Skill Spec Generator

Generate a set of skill specifications that independent skill creators can implement without coordination. Each spec must be self-contained; list-level context explains how specs relate.

Process

1. Analyze Input

Inputs vary. Identify what's provided and what needs discovery:

| Input Type | What to Extract | |------------|-----------------| | Domain description | Core workflows, tools, file types, pain points | | Gap analysis | Existing coverage, missing capabilities, overlap risks | | Pain points | Repetitive tasks, error-prone steps, knowledge gaps | | Workflow description | Sequential steps, decision points, variations | | Existing skills list | Patterns, naming conventions, granularity level |

Ask clarifying questions only for critical ambiguities. Prefer generating specs with stated assumptions over excessive back-and-forth.

2. Identify Skill Boundaries

Good skill boundaries:

  • Single responsibility: One clear purpose, describable in one sentence
  • Natural triggers: Obvious when to use it (file type, task verb, domain term)
  • Standalone value: Useful even if other skills don't exist
  • Composable: Can combine with other skills without overlap

Watch for:

  • Skills too broad (should be split)
  • Skills too narrow (should be merged or dropped)
  • Overlapping triggers (will confuse skill selection)

3. Generate Specifications

For each skill, produce a spec block:

## Skill: [name]

**Description**: [Triggering description - what it does AND when to use it]

**Rationale**: [Why this skill is needed, what problem it solves]

**Example triggers**:
- "[example user request 1]"
- "[example user request 2]"

**Expected components**:
- scripts/: [what executable code, if any]
- references/: [what documentation, if any]
- assets/: [what templates/files, if any]

**Complexity**: [Low/Medium/High] - [brief justification]

**Dependencies**: [other skills from this list, or "None"]

**Notes for implementer**: [any non-obvious considerations, edge cases, or implementation hints]

Adjust detail level based on context:

  • Spec-only request → focus on description, rationale, triggers
  • Implementation-ready request → include full component breakdown
  • Prioritization request → add effort estimates and dependencies

4. Provide List-Level Context

Wrap the specs with framing that helps skill creators understand the set:

# Skill Specification Set: [theme/domain]

## Overview
[1-2 paragraphs: what domain this covers, why these skills were chosen, what workflows they enable]

## Coverage Map
[How these skills relate: sequential workflow? parallel options? layered capabilities?]
[Visual or textual representation of relationships]

## Priority Order
[Recommended implementation sequence with rationale]

## Gaps and Future Work
[What's intentionally excluded, what might be added later]

---

[Individual skill specs follow]

Output Principles

  1. Self-contained specs: Each spec should give an implementer everything they need. Don't assume they'll read other specs.
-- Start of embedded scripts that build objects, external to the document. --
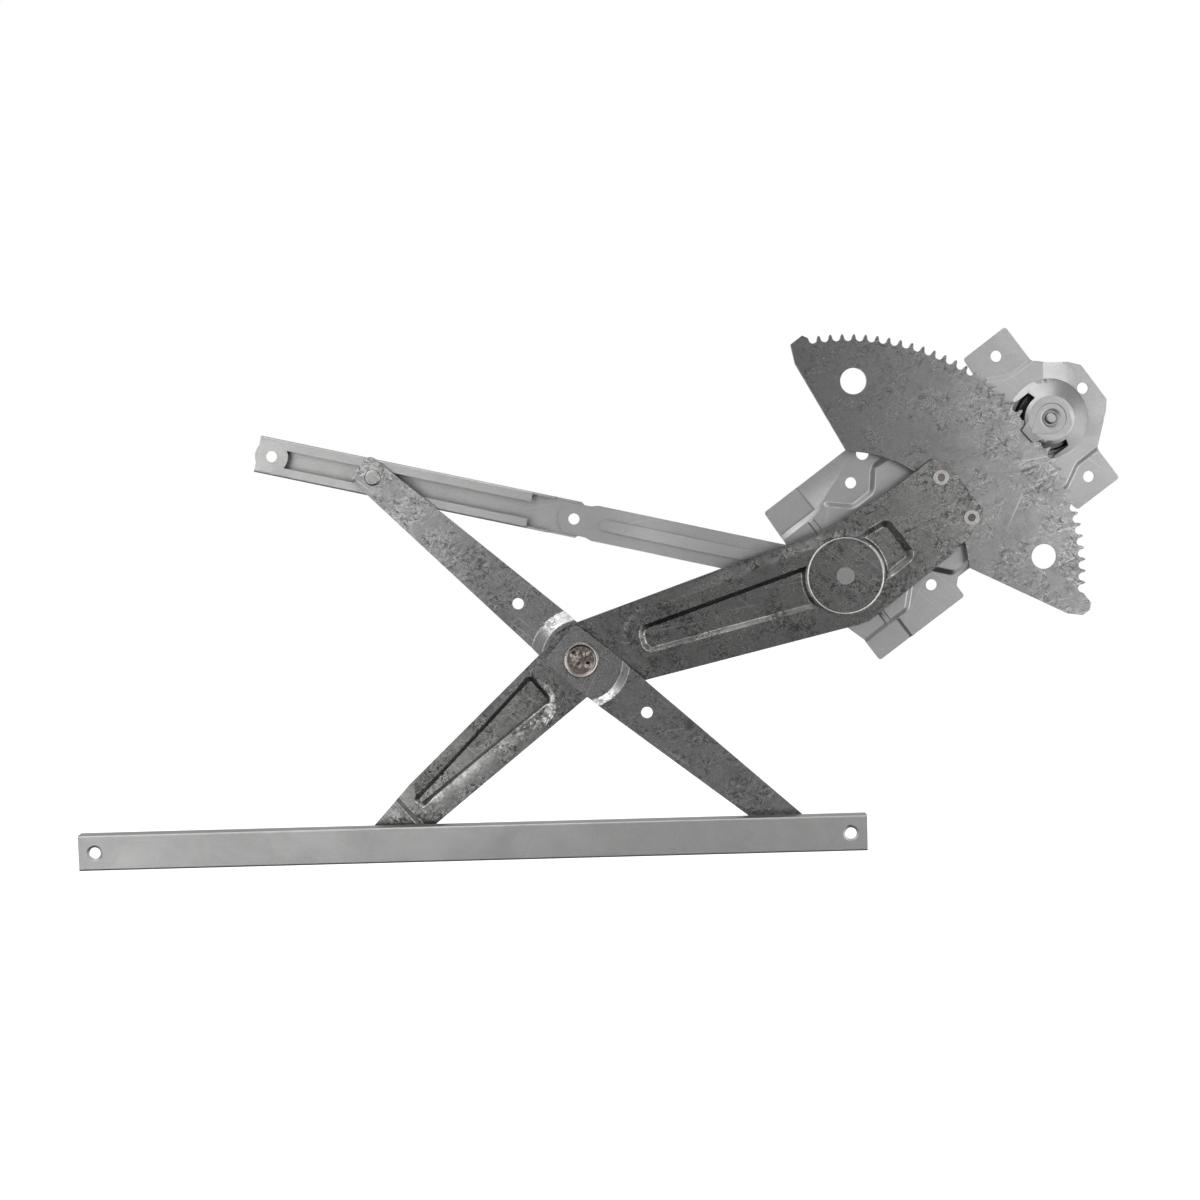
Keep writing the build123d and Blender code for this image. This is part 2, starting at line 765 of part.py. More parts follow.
def press_dome(die, side):
    rise = tongue_z - centre_z
    slope = degrees(atan2(rise, dome_foot_radius - dome_top_radius))
    spread = side_spread(side, slope)
    foot = dome_foot_radius + spread
    skirt = dome_pad_radius + side_spread(side, dome_skirt)
    upper = cone(foot, dome_top_radius + spread, centre_z + side, rise)
    lower = cone(skirt, foot, panel_z + side, centre_rise)
    return die + Pos(centre_distance, 0, 0) * (upper + lower)


def make_tongue():
    """Tongue of the dome's flat top, its tip bent down towards the sector."""
    plan = outline(
        [
            (0, -dome_top_radius), (-tongue_low_in, -tongue_low_half),
            (tongue_skew - tongue_reach, -tongue_tip_half), (-tongue_reach, tongue_tip_half),
            (-tongue_top_in, tongue_top_half), (0, dome_top_radius),
        ]
    )
    fall = tongue_dip / tongue_bend
    course = [(1, 0), (tongue_bend - tongue_reach, 0), (-tongue_reach - 5, -fall * (tongue_bend + 5))]
    low = [(x, tongue_z + z) for x, z in course]
    high = [(x, dome_top_z + z) for x, z in course]
    return side_prism(high + low[::-1], deep) & prism(plan, tongue_z - deep, dome_top_z + 1)


def make_base_plate():
    plate = pressed(
        plate_blank(),
        panel_z,
        plate_gauge,
        [press_corners, press_centre, press_nose, press_darts, press_dome],
    )
    slot_reach = centre_distance + slot_past
    slot = disc(slot_reach) & band(0, slot_reach + 5, -slot_half, slot_half)
    plate -= prism(slot - disc(slot_reach - slot_depth), centre_z + slot_foot, tongue_z)
    plate += Pos(centre_distance, 0, 0) * make_tongue()
    crown = hull(
        (0, 0, dome_top_radius), (tongue_bend - tongue_reach, 0, tongue_tip_half + 1.0), grow=-crown_rim
    )
    crown = Pos(centre_distance, 0) * crown
    plate -= sunk(crown, dome_top_z, crown_sink, press_angle)
    for place in plate_holes:
        plate -= rod(bolt_radius, panel_z - 2, centre_top + 1, place)
    plate -= rod(spare_hole_radius, panel_z - 2, centre_top, spare_hole)
    plate -= rod(pin_radius + bush_wall, panel_z, centre_top + 1)
    nose = (centre_distance, 0)
    plate -= rod(nose_radius + nose_clear, tongue_z - 1, dome_top_z + 1, nose)
    rim = nose_dish_radius
    low = dome_top_z - crown_sink - nose_dish
    plate -= cone(rim - step_width(nose_dish, 35), rim, low, nose_dish, nose)
    return plate_frame * plate


# Brake drum, closing the housing from behind
def make_brake_drum():
    low = drum_floor_z
    cup = rod(drum_radius, low, centre_z)
    flange = disc(drum_flange_radius) - band(nose_ridge_x - 1, 40, nose_ridge_y - 1, 40)
    flange += disc(drum_radius)
    cup += prism(flange, centre_z - drum_gauge, centre_z)
    cup -= rod(drum_radius - drum_gauge, low + drum_gauge, centre_z + 1)
    return cup - rod(bush_radius, low - 1, low + 3)


def make_spindle_bush():
    low = drum_floor_z
    bush = rod(bush_radius, low - 0.2, low + drum_gauge)
    bush += rod(bush_collar, low + drum_gauge, low + drum_gauge + 1.0)
    return bush - rod(spindle_radius + spindle_step + pin_clear, 0, centre_z)


def claw(sign):
    """Lug that turns the brake: it bears on a bent end of the spring."""
    ring = disc(pinion_disc_radius) - disc(claw_inner)
    reach = pinion_disc_radius + 3
    return ring & Pos(sign * reach / 2, 0) * Rectangle(reach, claw_width)


def make_crank_spindle():
    """Crank spindle: splined end, journal, and inside the drum a disc with its claw."""
    inner = spindle_radius + spindle_step
    shaft = rod(spindle_radius, -journal_length, 1.0)
    shaft += rod(inner, 1.0, brake_low)
    shaft += rod(crank_disc_radius, brake_low, brake_low + 1.4)
    shaft += prism(claw(1), brake_low, brake_high - 2.2)
    spline = disc(spline_radius)
    notch = outline([(0, -0.05), (spline_depth + 0.1, -0.55), (spline_depth + 0.1, 0.55), (0, 0.05)])
    for n in range(spline_teeth):
        spline -= Rot(0, 0, n * 360 / spline_teeth) * Pos(spline_radius - spline_depth) * notch
    end = -journal_length - spline_length
    shaft += prism(spline, end + 2.0, -journal_length)
    tip = rod(spline_radius - 1.0, end, end + 2.0)
    return shaft + chamfer(tip.edges().group_by(Axis.Z)[0], 0.8)


def make_brake_spring():
    """Wrap spring: turns that press on the drum, its two ends bent in beside the claws."""
    radius = drum_radius - drum_gauge - spring_clear - spring_wire / 2
    rise = spring_pitch * (spring_turns - spring_gap / 360)
    low = drum_floor_z + drum_gauge + 0.3 + spring_wire / 2
    path = Pos(0, 0, low) * Rot(0, 0, spring_gap / 2) * Helix(spring_pitch, rise, radius)
    section = Plane(origin=path @ 0, z_dir=path % 0) * Rectangle(spring_wire, spring_wire)
    spring = sweep(section, path=path, is_frenet=True)
    for height, side in ((low, 1), (low + rise, -1)):
        end = band(crank_disc_radius + 0.6, radius, -spring_wire / 2, spring_wire / 2)
        end = Rot(0, 0, side * spring_gap / 2) * end
        spring += prism(end, height - spring_wire / 2, height + spring_wire / 2)
    return spring


# Pinion
def pinion_outline():
    face = disc(pinion_root_radius)
    for n in range(pinion_teeth):
        head = disc(pinion_head_radius, (pinion_pitch_radius, 0))
        neck = band(pinion_root_radius - 2, pinion_pitch_radius, -pinion_neck / 2, pinion_neck / 2)
        turn = plate_turn + 180 + (n + 0.5) * 360 / pinion_teeth
        face += Rot(0, 0, turn) * (head + neck)
    return face


def make_pinion():
    low = sector_z - 0.6
    high = tongue_z - 0.9
    gear = prism(pinion_outline(), low, high)
    gear += rod(nose_radius, high, dome_top_z + 0.8)
    gear = chamfer(gear.edges().group_by(Axis.Z)[-1], 1.0)
    gear += rod(pin_disc_radius, brake_high, low)
    gear += prism(claw(-1), brake_low + 2.0, brake_high)
    return gear + rod(pinion_disc_radius, brake_high, brake_high + 1.2)


nodes = {
    "base_plate": make_base_plate,
    "guide_arm": make_guide_arm,
    "guide_channel": make_guide_channel,
    "pivot_bush": make_pivot_bush,
    "brake_drum": make_brake_drum,
    "spindle_bush": make_spindle_bush,
    "lift_arm": make_lift_arm,
    "sector_gear": make_sector,
    "sector_rivets": make_sector_rivets,
    "pivot_pin": make_pivot_pin,
    "pivot_washer": make_pivot_washer,
    "hub_bush": make_hub_bush,
    "lift_stud": lambda: Pos(*lift_end)
    * make_stud(arm_z + tip_joggle, arm_top + tip_joggle, lift_shoe_z + shoe_thickness - 1),
    "equalizer_rear": make_equalizer_rear,
    "equalizer_front": make_equalizer_front,
    "hub_rivet": make_hub_rivet,
    "channel_stud": lambda: Pos(*channel_end)
    * make_stud(front_z, front_z + half_gauge, lift_shoe_z + shoe_thickness - 1),
    "guide_stud": lambda: Pos(*guide_end)
    * make_stud(rear_z, rear_z + half_gauge, guide_shoe_top - shoe_thickness + 1),
    "crank_spindle": make_crank_spindle,
    "brake_spring": make_brake_spring,
    "pinion_gear": make_pinion,
    "lift_shoe": lambda: make_lift_shoe(lift_end),
    "channel_shoe": lambda: make_lift_shoe(channel_end),
    "guide_shoe": make_guide_shoe,
    "lift_channel": make_lift_channel,
}

os.makedirs("parts", exist_ok=True)
for name, make in nodes.items():
    export_step(stand(make()), f"parts/{name}.step")
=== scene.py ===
import json
from math import atan2, cos, exp, radians, sin

import bmesh
import bpy
from mathutils import Matrix, Vector
from mathutils.bvhtree import BVHTree
from mathutils.kdtree import KDTree


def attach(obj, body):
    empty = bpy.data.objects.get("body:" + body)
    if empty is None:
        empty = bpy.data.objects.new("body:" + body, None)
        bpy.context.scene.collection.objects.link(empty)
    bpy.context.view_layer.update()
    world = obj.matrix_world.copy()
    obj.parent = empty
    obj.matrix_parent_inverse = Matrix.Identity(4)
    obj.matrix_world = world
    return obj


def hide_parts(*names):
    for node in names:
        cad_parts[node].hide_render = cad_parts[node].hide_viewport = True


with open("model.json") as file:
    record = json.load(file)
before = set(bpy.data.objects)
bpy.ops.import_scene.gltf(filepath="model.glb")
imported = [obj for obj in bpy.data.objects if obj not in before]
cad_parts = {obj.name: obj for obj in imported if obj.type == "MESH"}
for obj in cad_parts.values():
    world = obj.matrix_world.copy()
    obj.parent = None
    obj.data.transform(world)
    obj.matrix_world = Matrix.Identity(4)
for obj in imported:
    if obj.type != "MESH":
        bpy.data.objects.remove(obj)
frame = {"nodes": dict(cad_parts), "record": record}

bl_info = {
    "name": "Window Regulator Finish",
    "version": (1, 0, 0),
    "blender": (4, 5, 0),
    "location": "View3D > Sidebar > Regulator",
    "description": "Edges, galvanised steel and studio for a scissor window regulator",
    "category": "Object",
}

MM = 0.001

# Degrees between two faces: below the first they are one smooth surface, above the second they
# meet in a cut edge of the sheet, and bends lie between. A bend's direction has a share of Y
# below the third, as one with more crosses the sheet's thickness.
LEAST_BEND = 18
MOST_BEND = 62
MOST_CROSS = 0.5

# Cleaning of the CAD triangles: points that are one, and degrees that count as flat.
SAME_POINT = 0.002 * MM
FLAT_ANGLE = 0.4

# The bends are rounded again, less those near a fault, while any face larger than a sliver lies
# further from the sheet than a share of the radius, or is turned away from it.
BEVEL_TRIES = 14
FAULT_REACH = 1.5 * MM
SLIVER = (0.1 * MM) ** 2
MOST_STRAY = 0.4
LEAST_FACING = 0.3

# The rolled rim round the pivot disc of the lift arm.
RIM_RADIUS = 21.4 * MM
RIM_SIDES = 12
RIM_STEPS = 96

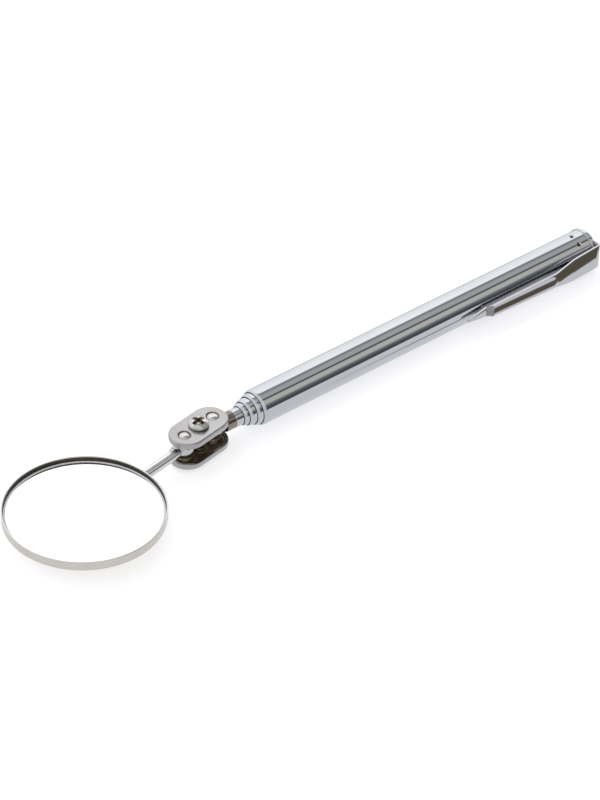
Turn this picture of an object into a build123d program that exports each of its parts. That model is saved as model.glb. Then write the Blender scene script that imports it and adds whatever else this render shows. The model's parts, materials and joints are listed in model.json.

  2. Consistent granularity: Skills in a set should be roughly similar in scope. Don't mix "process all documents" with "add page numbers".

  3. Clear triggers: The description field is the primary trigger mechanism. Make it specific enough to fire correctly, broad enough to catch variants.

  4. Honest complexity: Skill creators need accurate effort estimates. A "Low" skill that actually takes a week erodes trust.

  5. Explicit relationships: If skills depend on or complement each other, state it. Don't make implementers discover this.

Anti-Patterns

  • Kitchen sink skills: Trying to do too much. Split them.
  • Orphan skills: Skills that only make sense with others. Either merge or make standalone.
  • Vague triggers: "Use for document tasks" - too broad, will misfire.
  • Assumed context: "Works with the output of skill X" without explaining what that output is.
  • Scope creep notes: "Could also do X, Y, Z" - either include it or don't.